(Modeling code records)

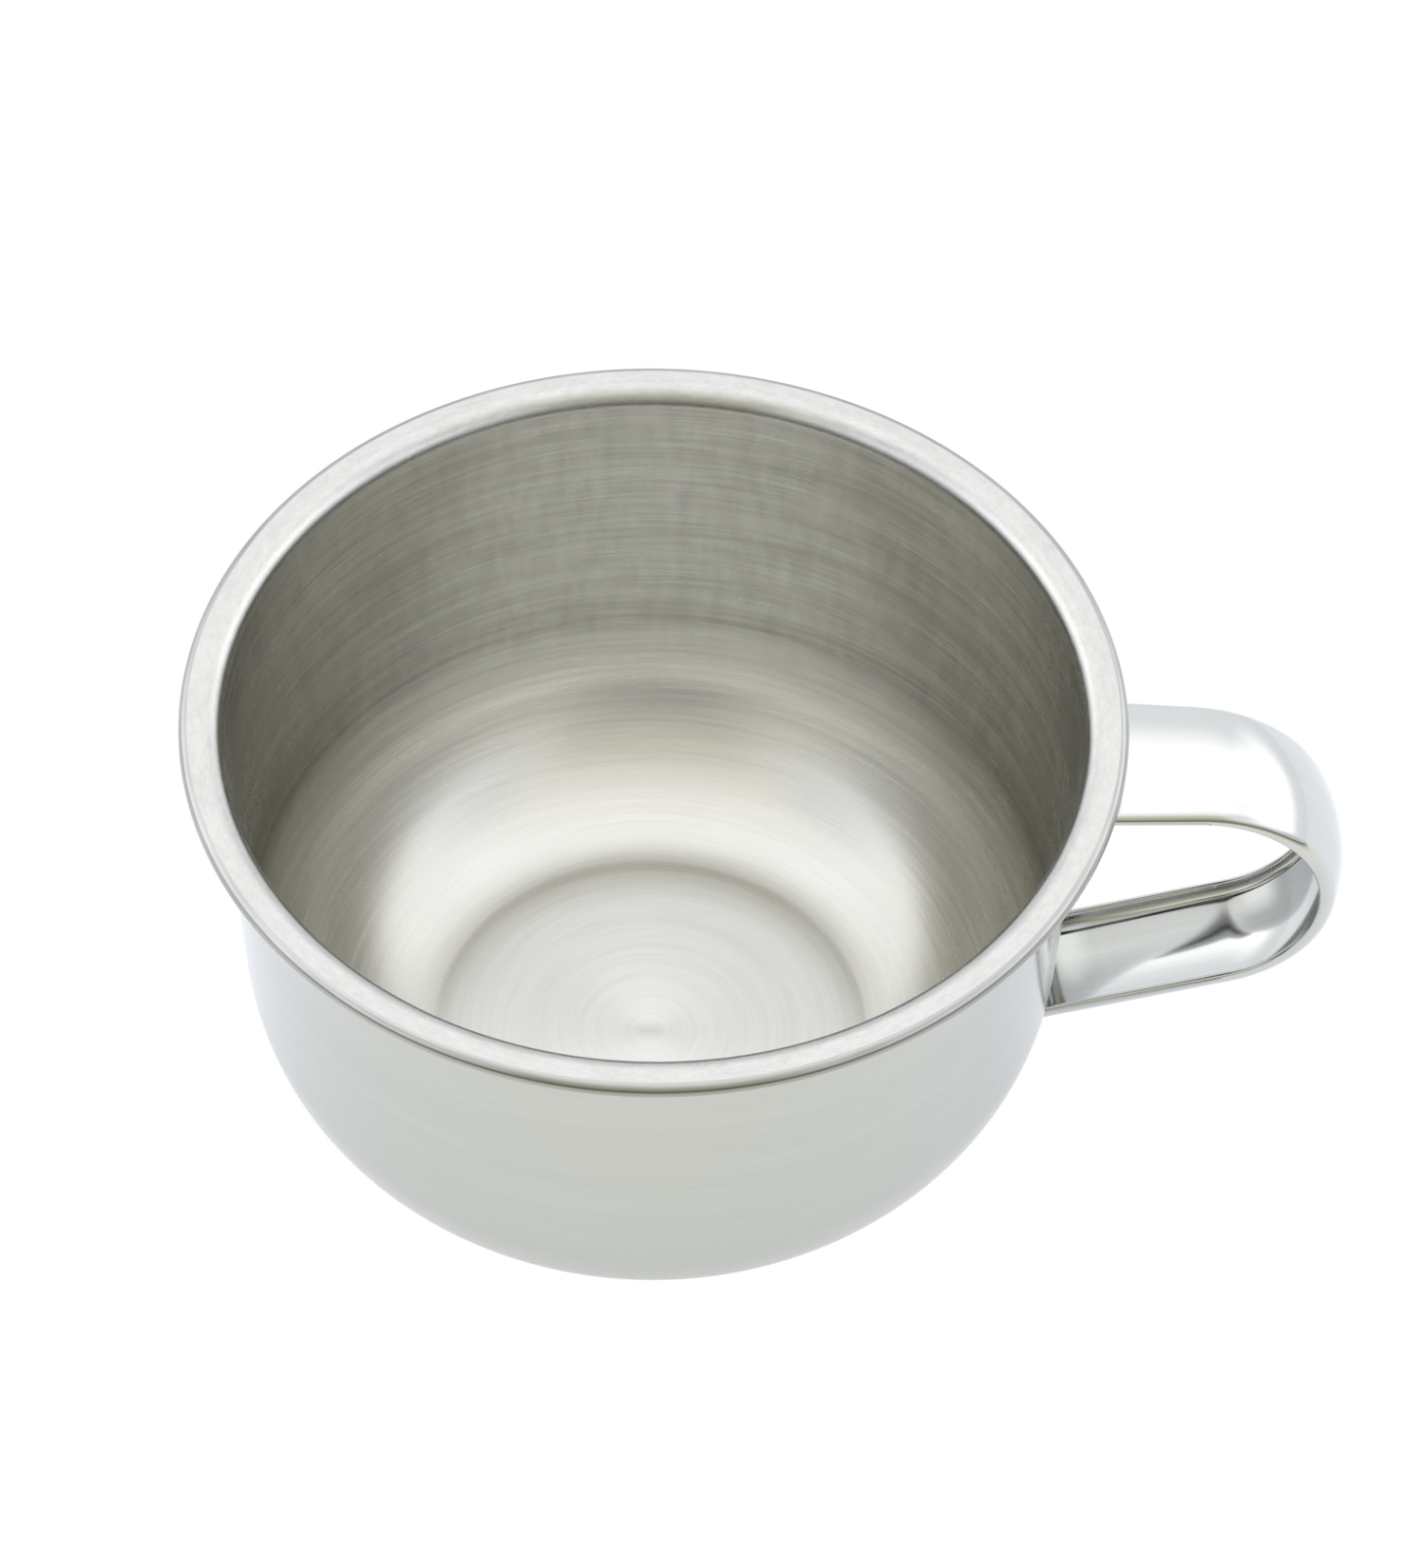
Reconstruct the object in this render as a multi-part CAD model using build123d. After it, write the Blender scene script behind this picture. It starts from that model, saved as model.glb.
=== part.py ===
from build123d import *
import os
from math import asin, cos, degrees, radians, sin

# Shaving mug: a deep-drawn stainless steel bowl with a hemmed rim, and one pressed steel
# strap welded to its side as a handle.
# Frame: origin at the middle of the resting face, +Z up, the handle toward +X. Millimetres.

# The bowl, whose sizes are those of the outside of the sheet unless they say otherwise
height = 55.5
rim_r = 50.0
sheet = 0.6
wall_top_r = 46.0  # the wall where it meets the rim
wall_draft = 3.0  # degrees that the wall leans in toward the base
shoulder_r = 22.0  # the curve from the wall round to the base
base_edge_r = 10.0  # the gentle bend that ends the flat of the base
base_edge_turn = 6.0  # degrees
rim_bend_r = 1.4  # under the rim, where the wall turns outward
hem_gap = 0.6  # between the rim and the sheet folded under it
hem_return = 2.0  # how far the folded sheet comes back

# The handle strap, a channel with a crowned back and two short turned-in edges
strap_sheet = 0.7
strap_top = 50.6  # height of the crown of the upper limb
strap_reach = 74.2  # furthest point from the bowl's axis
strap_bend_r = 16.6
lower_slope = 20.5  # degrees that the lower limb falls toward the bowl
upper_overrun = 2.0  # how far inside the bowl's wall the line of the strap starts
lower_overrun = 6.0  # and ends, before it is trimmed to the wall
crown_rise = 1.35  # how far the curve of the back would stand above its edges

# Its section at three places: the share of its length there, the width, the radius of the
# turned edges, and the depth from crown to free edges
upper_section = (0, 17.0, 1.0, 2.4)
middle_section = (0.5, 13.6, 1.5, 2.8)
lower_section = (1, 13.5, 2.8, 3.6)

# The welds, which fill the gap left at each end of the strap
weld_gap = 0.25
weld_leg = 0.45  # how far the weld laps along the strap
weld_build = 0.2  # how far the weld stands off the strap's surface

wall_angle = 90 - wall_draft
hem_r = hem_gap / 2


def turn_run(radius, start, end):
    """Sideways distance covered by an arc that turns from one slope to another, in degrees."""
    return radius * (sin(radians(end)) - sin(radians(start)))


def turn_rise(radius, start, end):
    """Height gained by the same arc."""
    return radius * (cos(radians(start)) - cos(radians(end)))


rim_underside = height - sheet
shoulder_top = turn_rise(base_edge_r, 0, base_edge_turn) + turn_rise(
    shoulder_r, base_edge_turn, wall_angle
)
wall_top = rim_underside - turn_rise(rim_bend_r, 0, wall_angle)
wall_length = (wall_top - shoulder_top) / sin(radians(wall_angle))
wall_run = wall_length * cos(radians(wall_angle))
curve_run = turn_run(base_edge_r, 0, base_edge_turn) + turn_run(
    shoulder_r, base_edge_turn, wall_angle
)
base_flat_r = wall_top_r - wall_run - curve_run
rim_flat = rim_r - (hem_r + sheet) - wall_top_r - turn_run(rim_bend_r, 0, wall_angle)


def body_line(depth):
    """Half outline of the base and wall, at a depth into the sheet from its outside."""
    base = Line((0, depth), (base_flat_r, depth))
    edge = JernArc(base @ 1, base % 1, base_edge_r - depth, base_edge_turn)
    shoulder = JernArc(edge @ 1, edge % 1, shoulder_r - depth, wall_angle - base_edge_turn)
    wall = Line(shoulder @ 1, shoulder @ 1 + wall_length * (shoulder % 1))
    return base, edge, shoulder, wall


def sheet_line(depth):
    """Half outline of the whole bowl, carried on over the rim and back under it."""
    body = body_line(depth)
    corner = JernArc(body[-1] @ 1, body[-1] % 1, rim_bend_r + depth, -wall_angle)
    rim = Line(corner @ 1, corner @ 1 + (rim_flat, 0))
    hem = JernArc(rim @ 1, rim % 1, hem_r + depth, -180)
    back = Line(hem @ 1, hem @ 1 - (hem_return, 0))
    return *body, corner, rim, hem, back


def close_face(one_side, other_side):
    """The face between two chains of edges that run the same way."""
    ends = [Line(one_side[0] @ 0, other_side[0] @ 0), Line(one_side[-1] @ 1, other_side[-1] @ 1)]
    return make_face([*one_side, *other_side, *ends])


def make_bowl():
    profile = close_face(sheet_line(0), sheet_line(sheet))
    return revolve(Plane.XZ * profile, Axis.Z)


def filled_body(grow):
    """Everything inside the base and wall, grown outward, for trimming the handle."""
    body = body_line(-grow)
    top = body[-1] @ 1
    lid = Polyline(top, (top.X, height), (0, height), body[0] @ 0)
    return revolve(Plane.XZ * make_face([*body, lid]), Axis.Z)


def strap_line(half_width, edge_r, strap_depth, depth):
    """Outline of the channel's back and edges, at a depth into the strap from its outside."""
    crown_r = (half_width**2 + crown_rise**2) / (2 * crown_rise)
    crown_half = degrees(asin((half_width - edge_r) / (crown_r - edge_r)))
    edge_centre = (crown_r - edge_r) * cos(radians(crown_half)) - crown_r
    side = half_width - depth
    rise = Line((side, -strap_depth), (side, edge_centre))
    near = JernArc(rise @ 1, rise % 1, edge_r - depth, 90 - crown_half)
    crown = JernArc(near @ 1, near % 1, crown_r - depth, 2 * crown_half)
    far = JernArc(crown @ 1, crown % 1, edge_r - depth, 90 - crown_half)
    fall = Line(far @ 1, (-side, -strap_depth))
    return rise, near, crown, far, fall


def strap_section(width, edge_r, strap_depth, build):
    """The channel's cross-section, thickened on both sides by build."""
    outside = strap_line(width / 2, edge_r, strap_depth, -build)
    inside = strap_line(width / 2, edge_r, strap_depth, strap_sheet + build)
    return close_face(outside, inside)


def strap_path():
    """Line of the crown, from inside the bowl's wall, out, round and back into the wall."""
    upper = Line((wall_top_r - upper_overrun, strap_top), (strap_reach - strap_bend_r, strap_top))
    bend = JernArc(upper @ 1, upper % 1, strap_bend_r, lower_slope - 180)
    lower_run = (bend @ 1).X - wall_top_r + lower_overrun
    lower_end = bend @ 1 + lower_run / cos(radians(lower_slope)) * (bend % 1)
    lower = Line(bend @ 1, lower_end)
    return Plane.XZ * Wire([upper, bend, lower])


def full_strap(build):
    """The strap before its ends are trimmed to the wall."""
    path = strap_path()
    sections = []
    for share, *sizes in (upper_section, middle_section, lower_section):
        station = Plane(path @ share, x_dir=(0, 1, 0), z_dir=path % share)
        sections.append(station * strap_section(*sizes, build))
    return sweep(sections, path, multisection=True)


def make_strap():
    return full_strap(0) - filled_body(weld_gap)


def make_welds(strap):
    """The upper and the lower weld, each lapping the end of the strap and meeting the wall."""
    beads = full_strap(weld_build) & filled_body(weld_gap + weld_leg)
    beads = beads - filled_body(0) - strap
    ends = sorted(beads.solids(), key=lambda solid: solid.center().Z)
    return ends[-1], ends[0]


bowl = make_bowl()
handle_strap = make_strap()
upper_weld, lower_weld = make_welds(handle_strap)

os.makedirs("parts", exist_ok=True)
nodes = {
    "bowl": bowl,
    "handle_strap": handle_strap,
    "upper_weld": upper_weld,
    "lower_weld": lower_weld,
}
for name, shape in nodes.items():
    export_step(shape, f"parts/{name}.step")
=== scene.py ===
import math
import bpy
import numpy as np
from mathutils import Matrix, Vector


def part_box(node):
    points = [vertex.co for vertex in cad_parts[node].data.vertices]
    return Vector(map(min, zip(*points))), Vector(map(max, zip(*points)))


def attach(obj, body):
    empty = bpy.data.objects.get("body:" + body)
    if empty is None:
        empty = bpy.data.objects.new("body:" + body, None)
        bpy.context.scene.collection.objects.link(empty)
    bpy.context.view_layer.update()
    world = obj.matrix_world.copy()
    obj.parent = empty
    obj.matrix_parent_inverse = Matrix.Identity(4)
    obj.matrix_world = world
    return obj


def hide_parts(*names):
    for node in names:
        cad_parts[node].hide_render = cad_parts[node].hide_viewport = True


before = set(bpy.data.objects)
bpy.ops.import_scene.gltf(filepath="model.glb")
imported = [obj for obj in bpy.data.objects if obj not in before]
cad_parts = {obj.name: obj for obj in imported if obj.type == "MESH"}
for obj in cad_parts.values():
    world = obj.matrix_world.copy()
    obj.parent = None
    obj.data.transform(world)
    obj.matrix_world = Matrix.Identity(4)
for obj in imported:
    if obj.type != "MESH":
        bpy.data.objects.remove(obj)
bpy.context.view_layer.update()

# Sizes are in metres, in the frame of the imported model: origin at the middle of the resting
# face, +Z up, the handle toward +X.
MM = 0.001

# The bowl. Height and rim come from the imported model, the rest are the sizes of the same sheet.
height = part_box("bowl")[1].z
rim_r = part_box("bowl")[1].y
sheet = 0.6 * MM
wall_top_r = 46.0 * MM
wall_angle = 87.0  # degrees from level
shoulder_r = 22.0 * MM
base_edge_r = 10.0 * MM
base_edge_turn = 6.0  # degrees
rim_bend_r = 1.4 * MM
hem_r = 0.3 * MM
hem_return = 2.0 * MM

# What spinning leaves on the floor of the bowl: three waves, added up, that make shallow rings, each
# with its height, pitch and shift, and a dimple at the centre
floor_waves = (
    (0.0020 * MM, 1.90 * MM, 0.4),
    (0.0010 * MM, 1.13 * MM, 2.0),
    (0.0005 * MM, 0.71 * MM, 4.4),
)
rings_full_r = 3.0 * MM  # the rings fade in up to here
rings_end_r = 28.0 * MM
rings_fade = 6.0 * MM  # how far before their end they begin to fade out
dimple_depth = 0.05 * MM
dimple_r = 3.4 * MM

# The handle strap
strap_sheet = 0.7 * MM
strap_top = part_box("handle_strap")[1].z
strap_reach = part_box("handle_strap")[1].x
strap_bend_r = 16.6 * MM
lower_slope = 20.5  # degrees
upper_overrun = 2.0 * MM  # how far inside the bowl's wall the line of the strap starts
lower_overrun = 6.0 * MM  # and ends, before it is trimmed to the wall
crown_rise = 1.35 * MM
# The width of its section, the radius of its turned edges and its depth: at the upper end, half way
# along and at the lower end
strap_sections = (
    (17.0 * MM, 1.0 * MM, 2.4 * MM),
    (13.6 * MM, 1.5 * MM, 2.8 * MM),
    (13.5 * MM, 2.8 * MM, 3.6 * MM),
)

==

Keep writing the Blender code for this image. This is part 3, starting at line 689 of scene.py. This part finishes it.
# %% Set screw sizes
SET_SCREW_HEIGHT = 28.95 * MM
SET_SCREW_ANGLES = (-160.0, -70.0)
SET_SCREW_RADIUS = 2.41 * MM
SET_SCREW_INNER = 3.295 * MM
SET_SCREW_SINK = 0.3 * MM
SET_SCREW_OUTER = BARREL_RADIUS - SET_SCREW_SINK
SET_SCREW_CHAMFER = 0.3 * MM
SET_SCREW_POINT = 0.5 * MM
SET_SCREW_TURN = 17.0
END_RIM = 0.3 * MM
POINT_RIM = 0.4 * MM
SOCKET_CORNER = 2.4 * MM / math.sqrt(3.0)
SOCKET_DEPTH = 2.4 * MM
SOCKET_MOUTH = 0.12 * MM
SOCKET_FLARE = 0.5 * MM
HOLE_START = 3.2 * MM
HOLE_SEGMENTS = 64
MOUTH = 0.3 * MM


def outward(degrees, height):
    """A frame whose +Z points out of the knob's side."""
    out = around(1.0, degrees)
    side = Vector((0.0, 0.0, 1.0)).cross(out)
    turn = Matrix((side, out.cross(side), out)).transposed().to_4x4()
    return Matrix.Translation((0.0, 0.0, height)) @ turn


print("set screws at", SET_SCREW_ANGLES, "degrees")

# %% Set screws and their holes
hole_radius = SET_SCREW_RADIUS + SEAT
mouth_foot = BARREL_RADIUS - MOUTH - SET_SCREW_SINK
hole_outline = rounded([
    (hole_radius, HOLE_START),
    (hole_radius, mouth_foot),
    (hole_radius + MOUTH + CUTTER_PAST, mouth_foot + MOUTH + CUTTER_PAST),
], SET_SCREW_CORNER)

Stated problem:
Transcribe word for word the lines from the one holding "bowl = make_bowl()" through the one holding "if empty is". Include both, and add nothing.

Task answer:
bowl = make_bowl()
handle_strap = make_strap()
upper_weld, lower_weld = make_welds(handle_strap)

os.makedirs("parts", exist_ok=True)
nodes = {
    "bowl": bowl,
    "handle_strap": handle_strap,
    "upper_weld": upper_weld,
    "lower_weld": lower_weld,
}
for name, shape in nodes.items():
    export_step(shape, f"parts/{name}.step")
=== scene.py ===
import math
import bpy
import numpy as np
from mathutils import Matrix, Vector


def part_box(node):
    points = [vertex.co for vertex in cad_parts[node].data.vertices]
    return Vector(map(min, zip(*points))), Vector(map(max, zip(*points)))


def attach(obj, body):
    empty = bpy.data.objects.get("body:" + body)
    if empty is None:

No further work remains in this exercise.